For complete fishing regulations in Florida go to

Indian River Lagoon

Offshore: There were some cobia caught on the reefs where mangrove snapper and mutton snapper were biting, in 70 to 90 feet of water. Kingfish have also been around. With the winds increasing this week, anglers can expect it to get sporty in the Gulf Stream, but staying closer to shore may be more comfortable.

Inshore: High tides are affecting spots around and south of Vero Beach. Snook and redfish can be caught along the mangroves with jigs or live shrimp. Sebastian Inlet is a good place to focus efforts. A front coming may make conditions hairy for a few hours, but snook, redfish, tarpon, jacks and snapper are biting on live bait. Use greenies or Gotcha plugs for Spanish mackerel and bluefish from north jetty. Remember flounder season is closed for harvest Oct. 15 to Nov. 30.
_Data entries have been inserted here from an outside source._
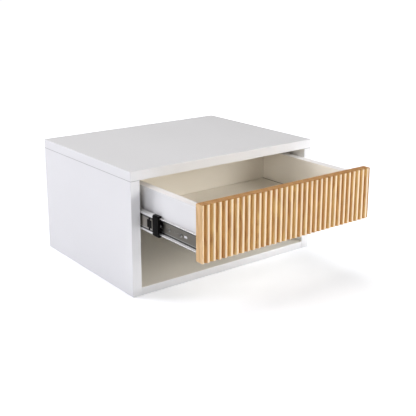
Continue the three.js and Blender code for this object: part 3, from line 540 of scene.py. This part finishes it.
for side in SIDES:
    for member, body in SLIDE_BODIES.items():
        packed = f"{member}_member_{side}"
        channel = welded(packed)
        ease(channel, SHEET_EASE, SHEET_EASE_STEPS)
        as_piece(f"{member}_channel_{side}", channel, (zinc,), "zinc_steel", body, packed)


# Ball rows
# Hardened steel balls in a thin pressed cage, one row above and one below, four balls to a row.
# The cage keeps them apart, and they roll in the races between two channels.

BALL_RADIUS = 0.00163
BALL_DETAIL = 2
BALL_SHARP_DEGREES = 60
BALLS_PER_ROW = 4
CAGE_END_MARGIN = 0.006
ROW_REACH_FROM_SIDE = {"outer": 0.0052, "inner": 0.0093}
ROW_LEVEL = {"outer": 0.01995, "inner": 0.0171}
CAGE_STEEL = (0.34, 0.345, 0.35), (0.46, 0.465, 0.47)
BALL_STEEL = (0.62, 0.62, 0.62), (0.72, 0.72, 0.72)

cage_steel = Finish("cage_steel")
cage_cloud = cage_steel.noise(120, 2)
cage_steel.surface(
    Base_Color=cage_steel.blend(cage_cloud, *CAGE_STEEL),
    Metallic=0.9,
    Roughness=0.36 + cage_cloud * 0.1,
)
ball_steel = Finish("ball_steel")
ball_cloud = ball_steel.noise(400, 2)
ball_steel.surface(
    Base_Color=ball_steel.blend(ball_cloud, *BALL_STEEL),
    Metallic=1.0,
    Roughness=0.1 + ball_cloud * 0.06,
)
for row, reach in ROW_REACH_FROM_SIDE.items():
    for side, sign in SIDES.items():
        packed = f"{row}_ball_cage_{side}"
        dress(cage_steel, packed)
        cage_low, cage_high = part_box(packed)
        first_ball = cage_low.y + CAGE_END_MARGIN
        spacing = (cage_high.y - CAGE_END_MARGIN - first_ball) / (BALLS_PER_ROW - 1)
        cage_centre = (cage_low.z + cage_high.z) / 2
        balls = bmesh.new()
        for number in range(BALLS_PER_ROW):
            for level in (cage_centre - ROW_LEVEL[row], cage_centre + ROW_LEVEL[row]):
                place = (sign * (inside_face - reach), first_ball + number * spacing, level)
                bmesh.ops.create_icosphere(
                    balls,
                    subdivisions=BALL_DETAIL,
                    radius=BALL_RADIUS,
                    matrix=Matrix.Translation(place),
                )
        smooth(balls, BALL_SHARP_DEGREES)
        as_piece(f"{row}_balls_{side}", balls, (ball_steel,), "cage_steel", f"{row}_ball_cages")


# Bumpers, stops and release levers
# Moulded in black nylon. A bumper snaps over the middle channel's front end, a stop fills the
# rear end of the cabinet channel, and a lever on the drawer channel lets the drawer off.

BUMPER_EASE = 0.0015
STOP_EASE = 0.0006
LEVER_EASE = 0.0004
MOULDED_EASE_STEPS = 3
BLACK = (0.003, 0.003, 0.003), (0.007, 0.007, 0.007)
MOULDED_GRAIN_HEIGHT = 0.00004

black_plastic = Finish("black_plastic")
plastic_grain = black_plastic.noise(2600, 2)
plastic_flow = black_plastic.noise(90, 3, distortion=0.8)
black_plastic.surface(
    Base_Color=black_plastic.blend(plastic_flow, *BLACK),
    Roughness=0.28 + plastic_grain * 0.12,
    Specular_IOR_Level=0.08,
    Normal=black_plastic.bump(plastic_grain, MOULDED_GRAIN_HEIGHT, 0.4),
)
for side in SIDES:
    mouldings = (
        ("bumper", BUMPER_EASE, "middle_members"),
        ("rear_stop", STOP_EASE, "cabinet"),
        ("release_lever", LEVER_EASE, f"{side}_lever"),
    )
    for moulding, radius, body in mouldings:
        packed = f"{moulding}_{side}"
        part = welded(packed)
        ease(part, radius, MOULDED_EASE_STEPS)
        as_piece(f"moulded_{packed}", part, (black_plastic,), "black_plastic", body, packed)


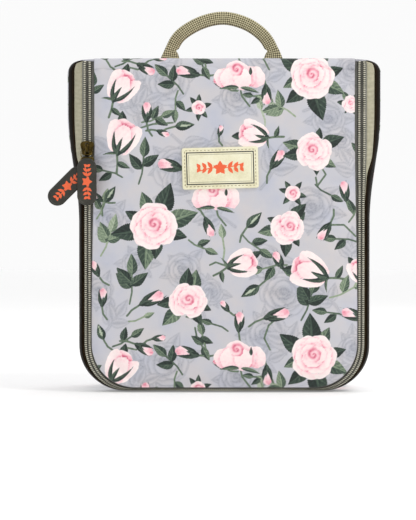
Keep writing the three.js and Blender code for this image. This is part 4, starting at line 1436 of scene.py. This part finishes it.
def motif_values(x, y, size):
    """A plain leafy sprig with a flower, as signed distances."""
    cloth = Print(x, y)
    stem_half = size * 0.95
    line = [
        (-stem_half, -size * 0.12), (-stem_half * 0.4, size * 0.02), (0, 0),
        (stem_half * 0.4, size * 0.02), (stem_half, size * 0.16),
    ]
    cloth.stem(line, size * 0.05)
    for i in range(3):
        for side in (-1, 1):
            out = size * (0.36 + 0.27 * i)
            for hand in (-1, 1):
                way = (0 if hand > 0 else math.pi) + hand * side * 0.85
                length = size * (0.36 - 0.05 * i)
                cloth.leaf(hand * out, 0.02 * size, way, length, size * 0.17, bend=0.08 * side * hand)
    for i in range(5):
        way = math.pi / 2 + i * 2 * math.pi / 5
        cloth.leaf(0, 0, way, size * 0.34, size * 0.25, point=0.6)
    return np.stack([cloth.leaf_edge, cloth.leaf_edge * 0, cloth.leaf_edge * 0], 1)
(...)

Freshwater: Headwaters Lake and Stick Marsh are high but fishing is good. Cooler water is helping the fishing get better. Caution operating a boat along the edges.

St. Lucie County

Offshore: Snapper fishing is being affected by the stronger tides this week. Some kingfish and cobia are biting though. On days when seas allow, the dolphin, blackfin tuna and wahoo are on the southern migration for the next couple of months.

Inshore: Jayson Arman of That's R Man land-based fishing charters out of Billy Bones Bait and Tackle guided Robert Laughlin to some beautiful seatrout catches along the east shoreline north of the power plant in the India River Lagoon using a topwater plug around schools of mullet. Arman said the grassflats are coming back in some areas because the lack of rainfall and the few manatees around.

Surf: Paul Sperco of Capt. Paul's Surf Fishing Charters said the beaches of Hutchinson Island have been hit and miss for good fishing conditions. Some beaches have had dirty water. Other beaches have had seaweed. Others have had both. But there are whiting and pompano coming. On a day or tide when conditions clear up, that's the time to strike, he said. Use Fishbites EZ Flea or clam strips to find the bite.

Martin County

Offshore: Capt. V.J. Bell of Stuart Big Game Fishing charters out of Hutchinson Island Marriott Marina recently took the Alderdice family from Kentucky fishing. Harrison, Bennett, Clayton and Erin Alderdice reeled in mahi mahi, vermilion snapper and a mutton snapper (taken by a shark). Tuna and wahoo are also running the currents.

Inshore: Capt. Jim Walden of Night Stalker charters in Jensen Beach has been steering clients to catches of snook, tarpon and Goliath grouper in the Indian River Lagoon using chunked dead mullet, live finger mullet and bunker. Walden is fishing the area from the Stuart Causeway to the Power Plant when winds allow.

Lake Okeechobee

The level of the lake is still rising while the lake continues to receive water from the Kissimmee River valley. It's at 14.79 feet above sea level, but Corps officials don't think it will climb high enough to have to release water downstream. Bass are taking advantage moving to their usual fall spots to feed in 2-3 feet of water along Observation Shoal, Point of the Reef and in Sportsman's Channel.